Conceptual Belief-Informed Reinforcement Learning
Xingrui Gu, Chuyi Jiang, Laixi Shi
TL;DR
The paper addresses RL sample inefficiency by drawing inspiration from cognitive science, proposing Conceptual Belief-Informed RL (HI-RL) which combines conceptual abstraction with adaptive concept-based priors. HI-RL is algorithm-agnostic and introduces two modules—Concept Formation and Conceptual Adaptive Belief—to reformulate past experiences as priors (b_t) and fuse them with current signals via a Smoothed Belief backup (B_t). It provides concrete instantiations (HI-Q, HI-PPO, HI-SAC) and demonstrates consistent gains in sample efficiency and performance across discrete and continuous domains, backed by a formalized problem setup, algorithmic details, and extensive experiments.
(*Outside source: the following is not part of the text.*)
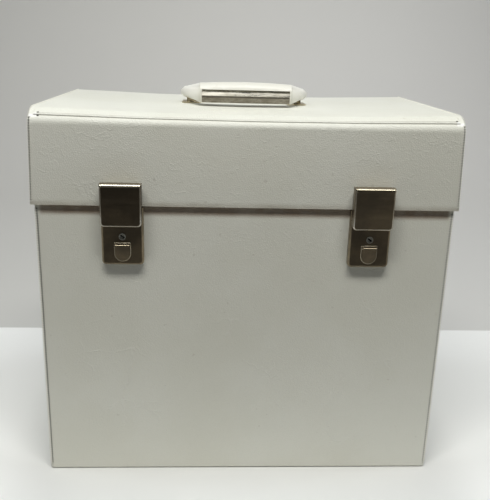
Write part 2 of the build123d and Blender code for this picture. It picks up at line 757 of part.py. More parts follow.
def make_handle():
    half = grip_length / 2
    stations = [half * (2 * i / grip_spans - 1) for i in range(grip_spans + 1)]
    pad = loft([grip_section(x) for x in stations], ruled=True)
    reach = trim_length / 2
    ahead = face_high[0] - 3
    seat = [trim_low, trim_high, (trim_high[0], face_high[1]), (ahead, face_high[1]),
            (ahead, grip_low[1] - 1), (trim_low[0], grip_low[1] - 1)]
    pad -= prism_x([(grip_y + y, grip_z + z) for y, z in seat], -reach, reach)
    crest_y, crest_z = trim_crest
    trim = [trim_low, (trim_low[0] - trim_sheet, trim_low[1]), (crest_y, crest_z - trim_groove),
            (crest_y + trim_groove, crest_z), (crest_y, crest_z + trim_groove),
            (trim_high[0] - trim_sheet, trim_high[1]), trim_high]
    nodes["handle_trim"] = prism_x([(grip_y + y, grip_z + z) for y, z in trim], -reach, reach)

    mid_x = tip_outer - tip_width / 2
    bend_y = pivot_y - tip_straight - 2
    grip_bend = grip_length / 2 + 1
    route = Polyline((-mid_x, pivot_y), (-mid_x, bend_y), (-grip_bend, grip_y), (grip_bend, grip_y),
                     (mid_x, bend_y), (mid_x, pivot_y))
    strap = offset(route, amount=core_thickness / 2, kind=Kind.INTERSECTION, side=Side.BOTH)
    core = extrude(Plane.XY.offset(pivot_z - core_height / 2) * make_face(strap),
                   amount=core_height)
    arm = handle_arm()
    pad += [arm, mirror(arm, about=Plane.YZ)]
    pins, holes = [], []
    for side in (-1, 1):
        x2, x3 = sorted((side * mid_x - core_thickness / 2, side * mid_x + core_thickness / 2))
        core += bar((x2, pivot_y, pivot_z), (x3, pivot_y, pivot_z), core_height / 2)
        start = (side * (lug_inner - handle_pin_head_height), pivot_y, pivot_z)
        end = (side * (tip_outer - handle_pin_stop), pivot_y, pivot_z)
        deep = (side * (tip_outer - handle_pin_stop + slide_clearance), pivot_y, pivot_z)
        head = bar(start, (side * lug_inner, pivot_y, pivot_z), handle_pin_head)
        pins.append(bar(start, end, handle_pin_radius) + head)
        holes.append(bar(start, deep, handle_pin_radius + running_clearance, loose=True))
    for hole in holes:
        core -= hole
        pad -= hole
    nodes["handle_core"] = core
    nodes["handle_pad"] = pad - core
    nodes["handle_pins"] = Compound(children=pins)


def make_handle_brackets():
    """A riveted plate with an upright lug under each end of the handle."""
    backing = []
    for name, side in (("left", -1), ("right", 1)):
        x = side * plate_middle
        seat = lid_top_at(x + side * handle_plate_width / 2)
        y0, y1 = pivot_y - handle_plate_length / 2, pivot_y + handle_plate_length / 2
        plate = block(x - handle_plate_width / 2, x + handle_plate_width / 2, y0, y1,
                      seat, seat + handle_plate_thickness)
        plate = chamfer(plate.edges().filter_by(Axis.Z), handle_plate_corner)
        x0, x1 = sorted((side * lug_inner, side * lug_outer))
        lug = [(pivot_y - lug_foot, seat), (pivot_y + lug_foot, seat),
               (pivot_y + lug_radius, pivot_z), (pivot_y - lug_radius, pivot_z)]
        plate += prism_x(lug, x0, x1)
        brace_foot = side * (plate_middle - handle_plate_width / 2 + brace_inset)
        brace = [(brace_foot, seat), (side * lug_inner, seat),
                 (side * lug_inner, pivot_z - tip_inner_half)]
        plate += prism_y(brace, pivot_y - brace_half, pivot_y + brace_half)
        plate += rod((x0, pivot_y, pivot_z), (x1, pivot_y, pivot_z), lug_radius)
        plate -= bar((x0, pivot_y, pivot_z), (x1, pivot_y, pivot_z), handle_pin_radius)
        nodes["handle_bracket_" + name] = plate
        under = lid_top_at(x - side * handle_plate_width / 2) - wall - lining_thickness
        backing.append(block(x - handle_plate_width / 2, x + handle_plate_width / 2, y0, y1,
                             under - backing_thickness, under))
    nodes["handle_backing_plates"] = Compound(children=backing)


# ---- rivets -----------------------------------------------------------------------------------

def rivet(foot, axis, grip, clinched):
    """Rivet whose head stands on foot, looking along axis, and the shank behind it."""
    foot, axis = Vector(*foot), Vector(*axis)
    back = foot - axis * grip
    face = Plane(origin=foot, z_dir=axis) * RegularPolygon(rivet_head_radius, rivet_head_sides)
    head = extrude(face, amount=rivet_head_height, taper=35)
    shank = extrude(Plane(origin=back, z_dir=axis) * RegularPolygon(rivet_radius,
                                                                   rivet_shank_sides),
                    amount=grip)
    whole = head + shank
    if clinched:
        tail = Plane(origin=back, z_dir=-axis) * RegularPolygon(rivet_head_radius,
                                                                rivet_shank_sides)
        whole += extrude(tail, amount=rivet_tail_height)
    return whole, shank


def set_rivets(places, pierced, clinched=False):
    """Rivets at the given places, and their holes in the pieces that they hold."""
    made = []
    for foot, axis, grip in places:
        body, shank = rivet(foot, axis, grip, clinched)
        made.append(body)
        for name in pierced:
            nodes[name] = nodes[name] - shank
    return made


def make_rivets():
    """Rivets clinched in the boards under the lining; only the handle's go right through."""
    body, lid = [], []
    leaf_y = half_depth + hinge_leaf_thickness
    leaf_z = hinge_barrel_radius + knuckle_gap + hinge_leaf_height * hinge_rivet_rise
    leaf_x = hinge_width * hinge_rivet_share
    lock_x = lock_width * lock_rivet_share
    for name, x in (("left", -hinge_x), ("right", hinge_x)):
        grip = hinge_leaf_thickness + wall
        for dx in (-leaf_x, leaf_x):
            body += set_rivets([((x + dx, leaf_y, seam_height - leaf_z), (0, 1, 0), grip)],
                               ["hinge_" + name + "_body_leaf", "body_back_cover",
                                "body_back_board"])
            lid += set_rivets([((x + dx, leaf_y, seam_height + leaf_z), (0, 1, 0), grip)],
                              ["hinge_" + name + "_lid_leaf", "lid_wrap_cover",
                               "lid_back_board"])
    lock_y = -half_depth - lock_plate_thickness
    for name, x in (("left", -latch_x), ("right", latch_x)):
        for dx, z in ((-lock_x, lock_bottom + lock_rivet_inset),
                      (lock_x, lock_top - lock_rivet_inset)):
            body += set_rivets([((x + dx, lock_y, z), (0, -1, 0), lock_plate_thickness + wall)],
                               ["lock_plate_" + name, "body_front_cover", "body_front_board"])
        for dx in (-bracket_rivet_side, bracket_rivet_side):
            lid += set_rivets([((x + dx, lid_front - bracket_sheet,
                                 seam_height + bracket_rivet_rise),
                                (0, -1, 0), bracket_sheet + wall)],
                              ["hasp_bracket_" + name, "lid_wrap_cover", "lid_front_board"])
    for name, side in (("left", -1), ("right", 1)):
        x = side * plate_middle
        top = lid_top_at(x + side * handle_plate_width / 2) + handle_plate_thickness
        under = lid_top_at(x - side * handle_plate_width / 2) - wall - lining_thickness
        grip = top - under + backing_thickness
        for dy in (-handle_rivet_spacing / 2, handle_rivet_spacing / 2):
            lid += set_rivets([((x, pivot_y + dy, top), (0, 0, 1), grip)],
                              ["handle_bracket_" + name, "lid_wrap_cover", "lid_top_board",
                               "lid_lining", "handle_backing_plates"], clinched=True)
    nodes["body_rivets"] = Compound(children=body)
    nodes["lid_rivets"] = Compound(children=lid)


def main():
    make_body_covers()
    make_body_boards()
    make_collar()
    make_body_lining()
    make_lid_shell()
    make_hinges()
    make_latches()
    make_handle()
    make_handle_brackets()
    make_rivets()
    for name, shape in nodes.items():
        export_step(shape, "parts/" + name + ".step")


main()
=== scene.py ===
import json
import math
import random

import bmesh
import bpy
from mathutils import Matrix, Vector


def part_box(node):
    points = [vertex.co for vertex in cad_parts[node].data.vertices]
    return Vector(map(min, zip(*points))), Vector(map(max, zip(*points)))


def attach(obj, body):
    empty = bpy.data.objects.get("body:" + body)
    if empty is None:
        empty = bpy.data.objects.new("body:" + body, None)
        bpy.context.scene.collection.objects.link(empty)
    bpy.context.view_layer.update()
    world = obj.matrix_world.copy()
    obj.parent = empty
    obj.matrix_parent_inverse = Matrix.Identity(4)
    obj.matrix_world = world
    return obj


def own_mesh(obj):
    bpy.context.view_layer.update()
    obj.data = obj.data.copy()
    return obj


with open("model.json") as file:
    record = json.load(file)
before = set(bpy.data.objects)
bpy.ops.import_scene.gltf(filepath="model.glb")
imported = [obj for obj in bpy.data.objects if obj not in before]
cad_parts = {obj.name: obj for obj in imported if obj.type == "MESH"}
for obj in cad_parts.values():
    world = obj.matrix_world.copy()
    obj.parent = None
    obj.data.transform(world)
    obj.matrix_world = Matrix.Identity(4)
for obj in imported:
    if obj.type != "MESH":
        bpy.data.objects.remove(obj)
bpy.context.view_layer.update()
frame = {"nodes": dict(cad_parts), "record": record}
nodes = frame["nodes"]
random.seed(7)
MM = 0.001

# ---- sizes of the CAD part that the sewing and the marks follow, in millimetres ---------------

BODY_HALF_WIDTH = 175.0
BODY_HALF_DEPTH = 107.0
BODY_EDGE_RADIUS = 2.4
SEAM_HEIGHT = 250.5
CASE_HEIGHT = 328.0
LID_HALF_WIDTH = 177.5     # at the seam
LID_LEAN = 2.6             # each end leans in by this over the lid's height
LID_SLOPE = LID_LEAN / (CASE_HEIGHT - SEAM_HEIGHT)
LID_FRONT = 109.5          # in front of the middle
ROLL_RUN = 18.0            # rolled front corner, front to back
ROLL_DROP = 13.0           # and top to bottom
HASP_CORNER = 3.2
LOCK_CORNER = 3.4

# ---- camera: placed by back-projection of the case's corners ----------------------------------

CAMERA_PLACE = Vector((-30.95, -655.50, 381.53)) * MM
YAW, PITCH, ROLL = (math.radians(a) for a in (3.10, -17.02, 1.63))
FOCAL_PX = 679.03
IMAGE_LONG_SIDE = 500
SENSOR_WIDTH = 36
NEAR_CLIP = 0.01


def make_camera():
    """Camera that looks along yaw and pitch, turned about its own axis by the roll."""
    forward = Vector((math.sin(YAW) * math.cos(PITCH), math.cos(YAW) * math.cos(PITCH),
                      math.sin(PITCH)))
    right = Vector((math.cos(YAW), -math.sin(YAW), 0))
    up = right.cross(forward)
    across = math.cos(ROLL) * right + math.sin(ROLL) * up
    upward = -math.sin(ROLL) * right + math.cos(ROLL) * up
    data = bpy.data.cameras.new("camera")
    data.sensor_width = SENSOR_WIDTH
    data.lens = SENSOR_WIDTH * FOCAL_PX / IMAGE_LONG_SIDE
    data.clip_start = NEAR_CLIP
    camera = bpy.data.objects.new("camera", data)
    turn = Matrix((across, upward, -forward)).transposed().to_4x4()
    camera.matrix_world = Matrix.Translation(CAMERA_PLACE) @ turn
    bpy.context.scene.collection.objects.link(camera)
    bpy.context.scene.camera = camera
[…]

By enabling belief-guided, concept-aware learning, HI-RL advances toward more human-like, efficient reinforcement learning and suggests a practical path to an Era of Experience.
Abstract
Reinforcement learning (RL) has achieved significant success but is hindered by inefficiency and instability, relying on large amounts of trial-and-error data and failing to efficiently use past experiences to guide decisions. However, humans achieve remarkably efficient learning from experience, attributed to abstracting concepts and updating associated probabilistic beliefs by integrating both uncertainty and prior knowledge, as observed by cognitive science. Inspired by this, we introduce Conceptual Belief-Informed Reinforcement Learning to emulate human intelligence (HI-RL), an efficient experience utilization paradigm that can be directly integrated into existing RL frameworks. HI-RL forms concepts by extracting high-level categories of critical environmental information and then constructs adaptive concept-associated probabilistic beliefs as experience priors to guide value or policy updates. We evaluate HI-RL by integrating it into various existing value- and policy-based algorithms (DQN, PPO, SAC, and TD3) and demonstrate consistent improvements in sample efficiency and performance across both discrete and continuous control benchmarks.